Strategic Defense and Future Security Auditing
Industry Trends: Research Incentives and Global Security Audits
The discovery of this sixteen-year-old bug highlights a significant shift in the cybersecurity industry toward more rigorous and incentivized auditing of foundational open-source code. Januscape was identified as a direct result of Google’s kvmCTF program, a specialized bug bounty initiative that offers substantial financial rewards for researchers who can successfully demonstrate hypervisor escapes. These types of proactive security programs are becoming essential as the industry recognizes that even mature, widely-used software like the Linux kernel contains legacy code that has not been subjected to modern fuzzing or formal verification. The fact that such a basic logic error in the Shadow MMU persisted from its inception in 2010 through the current era illustrates the hidden in plain sight nature of virtualization bugs. Moving forward, the industry must continue to invest in these deep-dive audits, particularly focusing on the intersection of legacy software logic and modern hardware features.

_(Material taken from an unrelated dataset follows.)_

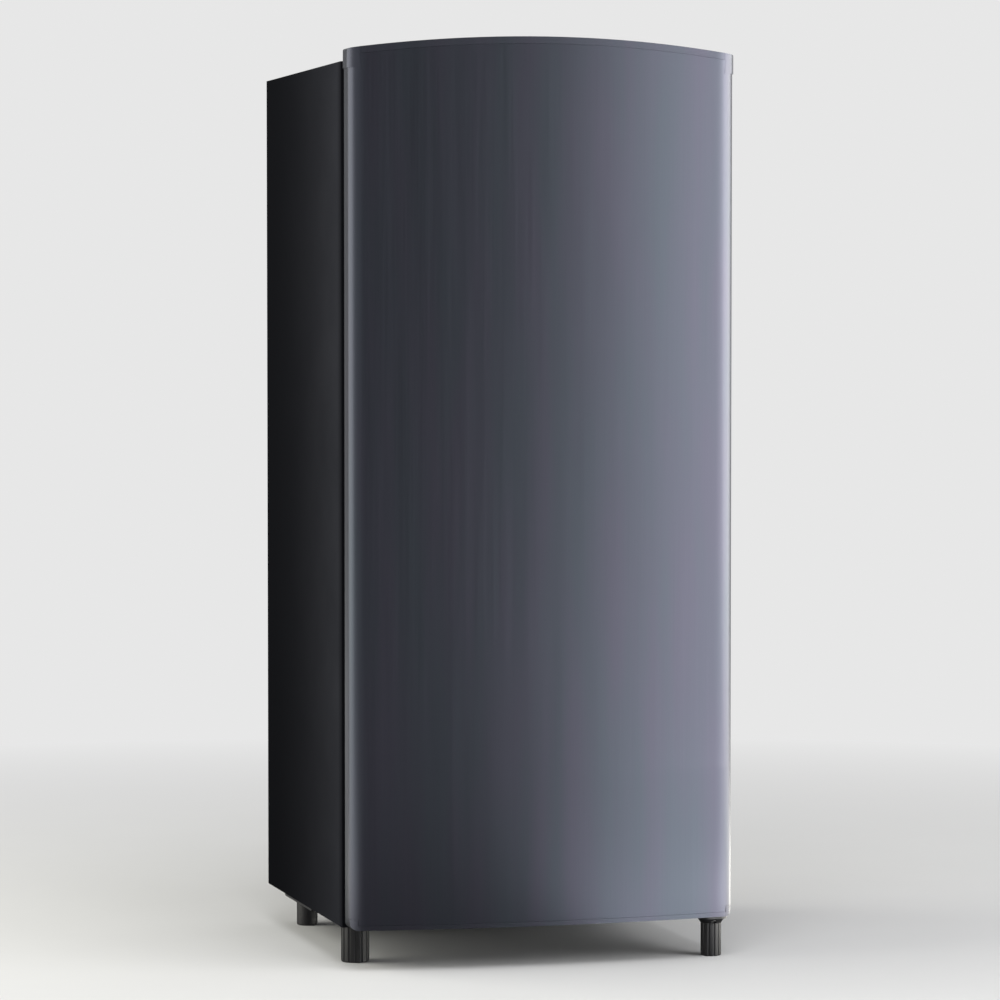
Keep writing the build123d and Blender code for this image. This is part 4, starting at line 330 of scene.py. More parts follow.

Actionable Remediation: Strategic Patching and Risk Mitigation
To effectively secure systems against this threat, administrators moved quickly to apply the necessary patches provided by the Linux community and their respective distribution vendors. The remediation itself focused on a one-line change that ensured the KVM subsystem validated both the guest frame number and the specific role of a shadow page before permitting its reuse in memory operations. This fix effectively closed the loophole that allowed for memory type confusion and the subsequent host escape. For organizations that found themselves unable to update their kernel immediately due to production stability requirements, the most effective mitigation strategy was found to be the complete deactivation of nested virtualization. By preventing KVM from entering the vulnerable shadow MMU code path, administrators provided an immediate and robust shield against Januscape. Ultimately, the industry prioritized these updates to ensure that all virtualized workloads remained protected against memory management flaws.